_INFORMATION SHOWN:_
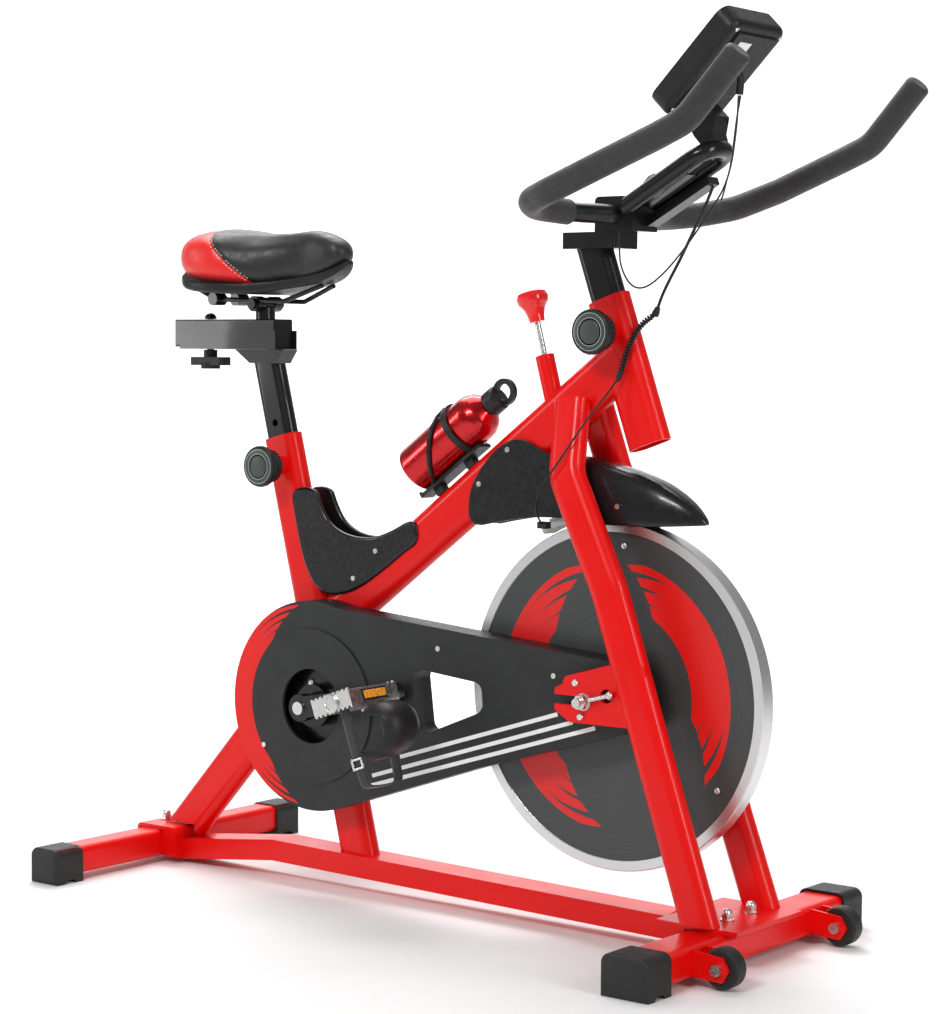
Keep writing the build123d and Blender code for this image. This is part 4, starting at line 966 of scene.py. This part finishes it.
def console_details():
    tiles = [console_tile("screen", -39, 39, 51, 105, -0.9, -0.35, SCREEN, 0.3)]
    for row, (up, size) in enumerate(((84, 16), (59, 11))):
        for k, lit in enumerate(("abcdef", "abged", "abgcd", "fgbc")):
            tiles += digit(31 - 17 * k, up, size, lit if row == 0 else lit[::-1][:4])
    attach(join("console_display", tiles), "handlebar", "lens")
    back = [console_tile("ridge", -44, 44, 44, 138, -35.2, -31.5, BLACK_PLASTIC, 3.0)]
    back.append(console_tile("label", -30, -4, 100, 126, -35.7, -35.1, LABEL, 0.25))
    for y, up in ((-50, 12), (50, 12), (-50, 140), (50, 140)):
        ends = [[1000 * v for v in console_at(y, up, out)] for out in (-31.8, -33.2)]
        back.append(lathe_along("screw", *[(x - SHIFT_X, w, z) for x, w, z in ends],
                                [(0, 3), (0.6, 3), (1, 2.1), (0.9, 0.8)], ZINC))
    attach(join("console_back_trim", back), "handlebar", "black_plastic")


def screen_material():
    s = Shader("screen", (0.33, 0.38, 0.33), 0.18, coat=0.5)
    s.tint(s.spread(s.noise(30, 2), 0.0, 0.3), (0.28, 0.33, 0.29))
    s.bump(s.noise(900, 2), 0.05, 0.0001)
    return s.material


WHITE_ZINC = steel("bright_zinc", (0.86, 0.86, 0.85), 0.34).material
TRAY_GREY = plastic("tray_grey", (0.20, 0.20, 0.20), 0.45, 1400, 0.08).material
LABEL = plastic("label", (0.74, 0.74, 0.72), 0.5, 1800, 0.03).material
DIGIT = plastic("digit", (0.02, 0.022, 0.02), 0.4, 1800, 0.03).material
SCREEN = screen_material()
CONSOLE_X, CONSOLE_Z = 76, 1066
console_details()
screw_group("dropout_screws", "frame", "zinc_steel",
            [(x, z, 75, side, 4.6, 4.2) for side in (-1, 1) for x, z in ((-13.4, 336.9), (-5.1, 294.4))])
screw_group("wheel_screws", "flywheel", "zinc_steel",
            [(x, z, 12.3, side, 4.0, 1.6) for side in (-1, 1) for x, z in ((16, 508.6), (160, 210.5))])
screw_group("pulley_screw", "crank", "zinc_steel", [(-490, 291, 38, -1, 6.0, 5.0)])
tray = slab("hub_tray", [(25, 940), (25, 949), (49, 975), (57, 978), (96, 978), (64, 950)], -17.6, -13.5, TRAY_GREY, 1.0)
attach(tray, "handlebar", "black_plastic")


# ---- Floor and light ------------------------------------------------------------------------------------
def make_floor():
    """Pale floor that curves up into a plain wall far behind."""
    s = Shader("floor", (0.88, 0.88, 0.88), 0.7)
    s.rough(s.spread(s.noise(12, 3), 0.64, 0.76))
    bm = bmesh.new()
    profile = [(-9, 0), (4, 0)] + [(4 + 3 * math.sin(a), 3 - 3 * math.cos(a))
                                   for a in (math.radians(9 * k) for k in range(1, 11))] + [(7, 9)]
    away = Matrix.Rotation(math.radians(37.8), 4, "Z")
    rows = [[bm.verts.new(away @ Vector((x, y, z))) for x in (-11, 11)] for y, z in profile]
    for a, b in zip(rows, rows[1:]):
        bm.faces.new((a[0], a[1], b[1], b[0]))
    floor = mesh_object("floor", bm, s.material, sharp=60)


def area(name, place, target, size, energy, size_y=None):
    data = bpy.data.lights.new(name, "AREA")
    data.shape, data.size, data.size_y = "RECTANGLE", size, size_y or size
    data.energy = energy
    lamp = put(bpy.data.objects.new(name, data))
    lamp.location = place
    lamp.rotation_euler = (Vector(target) - Vector(place)).to_track_quat("-Z", "Y").to_euler()


def make_light():
    world = bpy.data.worlds.new("studio")
    world.use_nodes = True
    world.node_tree.nodes["Background"].inputs[0].default_value = (1, 1, 1, 1)
    world.node_tree.nodes["Background"].inputs[1].default_value = 0.24
    SCENE.world = world
    area("key", (0.6, -3.4, 3.0), (-0.1, 0, 0.4), 1.2, 70, 0.7)
    area("side", (3.2, -0.6, 1.6), (0, 0, 0.6), 0.5, 34, 1.8)
    area("top", (-0.8, 0.9, 3.2), (0, 0.4, 0), 2.4, 75)
    area("low", (-2.8, -2.2, 1.3), (-0.2, 0, 0.5), 0.5, 24, 1.6)
    area("wall", (-3.0, 2.0, 4.5), (-3.4, 5.6, 1.4), 3.0, 330)


make_floor()
make_light()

_WORK REQUIRED:_
Return the listing above word for word.

_SOLUTION TO THE EXERCISE:_
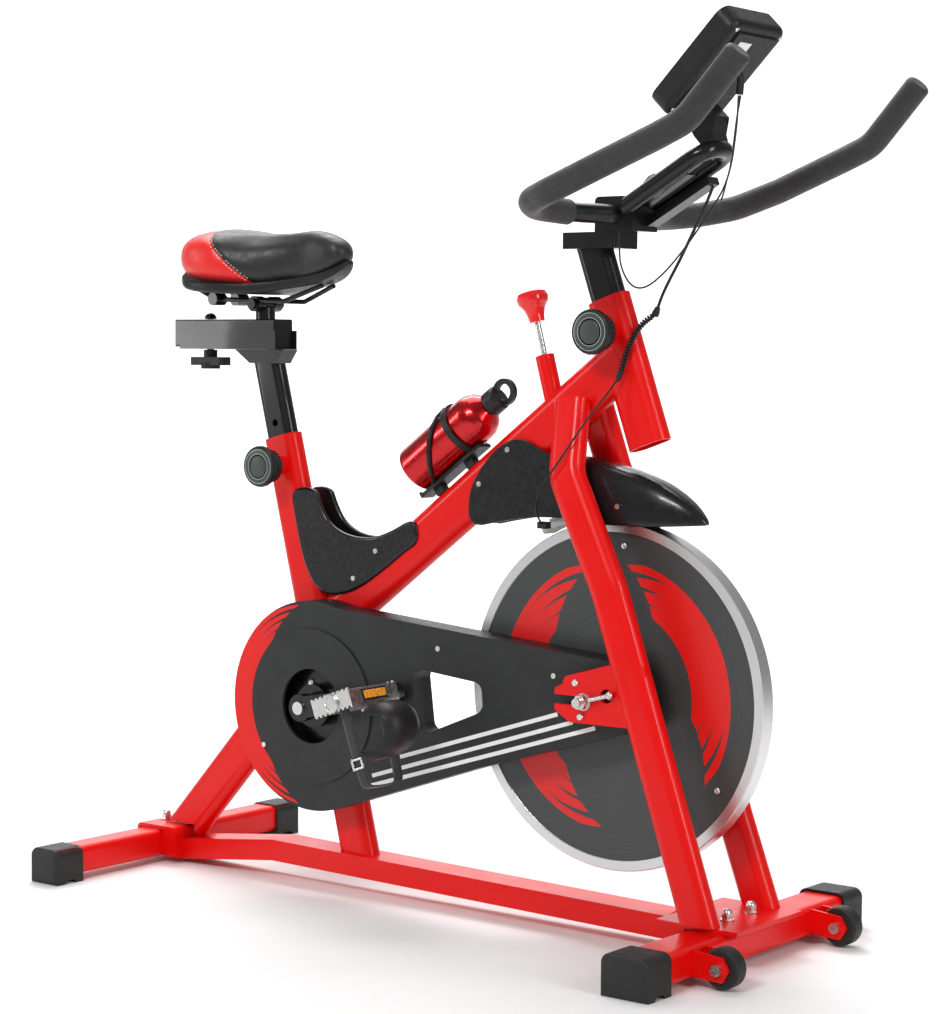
Keep writing the build123d and Blender code for this image. This is part 4, starting at line 966 of scene.py. This part finishes it.
def console_details():
    tiles = [console_tile("screen", -39, 39, 51, 105, -0.9, -0.35, SCREEN, 0.3)]
    for row, (up, size) in enumerate(((84, 16), (59, 11))):
        for k, lit in enumerate(("abcdef", "abged", "abgcd", "fgbc")):
            tiles += digit(31 - 17 * k, up, size, lit if row == 0 else lit[::-1][:4])
    attach(join("console_display", tiles), "handlebar", "lens")
    back = [console_tile("ridge", -44, 44, 44, 138, -35.2, -31.5, BLACK_PLASTIC, 3.0)]
    back.append(console_tile("label", -30, -4, 100, 126, -35.7, -35.1, LABEL, 0.25))
    for y, up in ((-50, 12), (50, 12), (-50, 140), (50, 140)):
        ends = [[1000 * v for v in console_at(y, up, out)] for out in (-31.8, -33.2)]
        back.append(lathe_along("screw", *[(x - SHIFT_X, w, z) for x, w, z in ends],
                                [(0, 3), (0.6, 3), (1, 2.1), (0.9, 0.8)], ZINC))
    attach(join("console_back_trim", back), "handlebar", "black_plastic")


def screen_material():
    s = Shader("screen", (0.33, 0.38, 0.33), 0.18, coat=0.5)
    s.tint(s.spread(s.noise(30, 2), 0.0, 0.3), (0.28, 0.33, 0.29))
    s.bump(s.noise(900, 2), 0.05, 0.0001)
    return s.material


WHITE_ZINC = steel("bright_zinc", (0.86, 0.86, 0.85), 0.34).material
TRAY_GREY = plastic("tray_grey", (0.20, 0.20, 0.20), 0.45, 1400, 0.08).material
LABEL = plastic("label", (0.74, 0.74, 0.72), 0.5, 1800, 0.03).material
DIGIT = plastic("digit", (0.02, 0.022, 0.02), 0.4, 1800, 0.03).material
SCREEN = screen_material()
CONSOLE_X, CONSOLE_Z = 76, 1066
console_details()
screw_group("dropout_screws", "frame", "zinc_steel",
            [(x, z, 75, side, 4.6, 4.2) for side in (-1, 1) for x, z in ((-13.4, 336.9), (-5.1, 294.4))])
screw_group("wheel_screws", "flywheel", "zinc_steel",
            [(x, z, 12.3, side, 4.0, 1.6) for side in (-1, 1) for x, z in ((16, 508.6), (160, 210.5))])
screw_group("pulley_screw", "crank", "zinc_steel", [(-490, 291, 38, -1, 6.0, 5.0)])
tray = slab("hub_tray", [(25, 940), (25, 949), (49, 975), (57, 978), (96, 978), (64, 950)], -17.6, -13.5, TRAY_GREY, 1.0)
attach(tray, "handlebar", "black_plastic")


# ---- Floor and light ------------------------------------------------------------------------------------
def make_floor():
    """Pale floor that curves up into a plain wall far behind."""
    s = Shader("floor", (0.88, 0.88, 0.88), 0.7)
    s.rough(s.spread(s.noise(12, 3), 0.64, 0.76))
    bm = bmesh.new()
    profile = [(-9, 0), (4, 0)] + [(4 + 3 * math.sin(a), 3 - 3 * math.cos(a))
                                   for a in (math.radians(9 * k) for k in range(1, 11))] + [(7, 9)]
    away = Matrix.Rotation(math.radians(37.8), 4, "Z")
    rows = [[bm.verts.new(away @ Vector((x, y, z))) for x in (-11, 11)] for y, z in profile]
    for a, b in zip(rows, rows[1:]):
        bm.faces.new((a[0], a[1], b[1], b[0]))
    floor = mesh_object("floor", bm, s.material, sharp=60)


def area(name, place, target, size, energy, size_y=None):
    data = bpy.data.lights.new(name, "AREA")
    data.shape, data.size, data.size_y = "RECTANGLE", size, size_y or size
    data.energy = energy
    lamp = put(bpy.data.objects.new(name, data))
    lamp.location = place
    lamp.rotation_euler = (Vector(target) - Vector(place)).to_track_quat("-Z", "Y").to_euler()


def make_light():
    world = bpy.data.worlds.new("studio")
    world.use_nodes = True
    world.node_tree.nodes["Background"].inputs[0].default_value = (1, 1, 1, 1)
    world.node_tree.nodes["Background"].inputs[1].default_value = 0.24
    SCENE.world = world
    area("key", (0.6, -3.4, 3.0), (-0.1, 0, 0.4), 1.2, 70, 0.7)
    area("side", (3.2, -0.6, 1.6), (0, 0, 0.6), 0.5, 34, 1.8)
    area("top", (-0.8, 0.9, 3.2), (0, 0.4, 0), 2.4, 75)
    area("low", (-2.8, -2.2, 1.3), (-0.2, 0, 0.5), 0.5, 24, 1.6)
    area("wall", (-3.0, 2.0, 4.5), (-3.4, 5.6, 1.4), 3.0, 330)


make_floor()
make_light()